Jesse Jones, whose Tremble Tremble is currently occupying the Irish Pavilion at the Venice Biennale, remembers making banners when she first came to art college at NCAD. "That was where you got people to come in and talk to you about politics," she says. "The banner making was the occasion for the conversations."

But the banners themselves were important too. “We were protesting the war after 9/11. Building something, materially in the world, gives you the sense that it’s possible to do something. These are those incremental gestures that are impossible to deny, and the presence of the banners later prove that it happened.”

Alice Maher has also been working on a series of banners that will be on the streets on Saturday, as part of the March for Choice. Inspired by sources as diverse as the UK artist Jeremy Deller, the Trades Union and Suffragette movements, Lily Yeats and Piero della Francesca, Maher's project has seen her alongside Rachel Fallon, Breda Mayock and Aine Phillips working primarily in Maher's Mayo studio. They have been stitching banners that echo the history of processional objects, "like the guild banners and the trades union banners that appeared at the rallies for Daniel O'Connell", Maher says.

“After the Citizen’s Assembly happened . . . we started to wonder how we could advocate for change through our art,” says Maher. A visit to the Guild and Trade Banners collection at the Drogheda Museum (millmount.net) alerted her to the legacy of banners in Ireland. “We looked at Orange banners too, working out how you hold them, how they stay up. We’ve been in Guiney’s buying curtain poles for the purpose.”

"We've had such a great time," but she agrees there is a much more serious side. "When it came to deciding the iconography, we're looking at what represents us, and what way we want to be represented." She describes one in which a young woman is beheading a snake. "I call her The Slasher," says Maher. "That was inspired by Orazio Gentileschi's David and Goliath in the National Gallery, though our figure is a young woman in a leather jacket and a skirt, slashing at the monstrous laws that seek to smother and control you."
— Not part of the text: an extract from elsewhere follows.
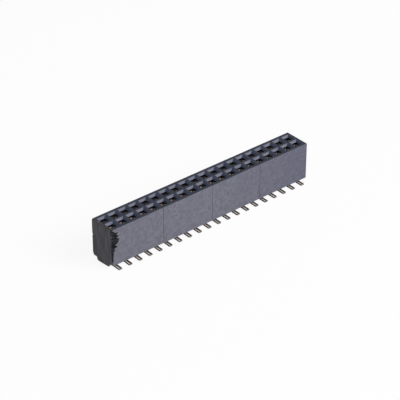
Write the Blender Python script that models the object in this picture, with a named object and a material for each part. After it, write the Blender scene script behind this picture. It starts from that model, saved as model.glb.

Another banner shows Piero della Francesca's Madonna della Misericordia (1462), protecting the nation under her cloak. "So the first image is opening your arms, the second is fighting, and the third is a scattering of images, influenced by Grayson Perry: he had made a scarf featuring 'the story of the artist', so we decided to do the story of Irish Woman."

Aine Phillips, who has been working alongside in her own studio, has been making banners featuring the all-seeing-eye. “It’ll be like a pageant,” says Maher. “It’s uplifting, the courageous way you can march together with your banners. We’re hoping to reflect that part of our history – social change through cultural means, and bringing what’s considered an indoor female talent into the outdoors.”

Just like Jones, Maher agrees that making the banners has also been an occasion for conversation. “It deepened our knowledge of what we were sewing, so it’s also reclaiming an art history we were written out of; reclaiming it in a new way with hope for change. It’s a positive thing to do. It’s so colourful. You’d be proud to walk behind such a thing.

“One of our hopes is that these would be inserted in to the history of social change in Ireland. We’re making it visual, so that it can never be denied.”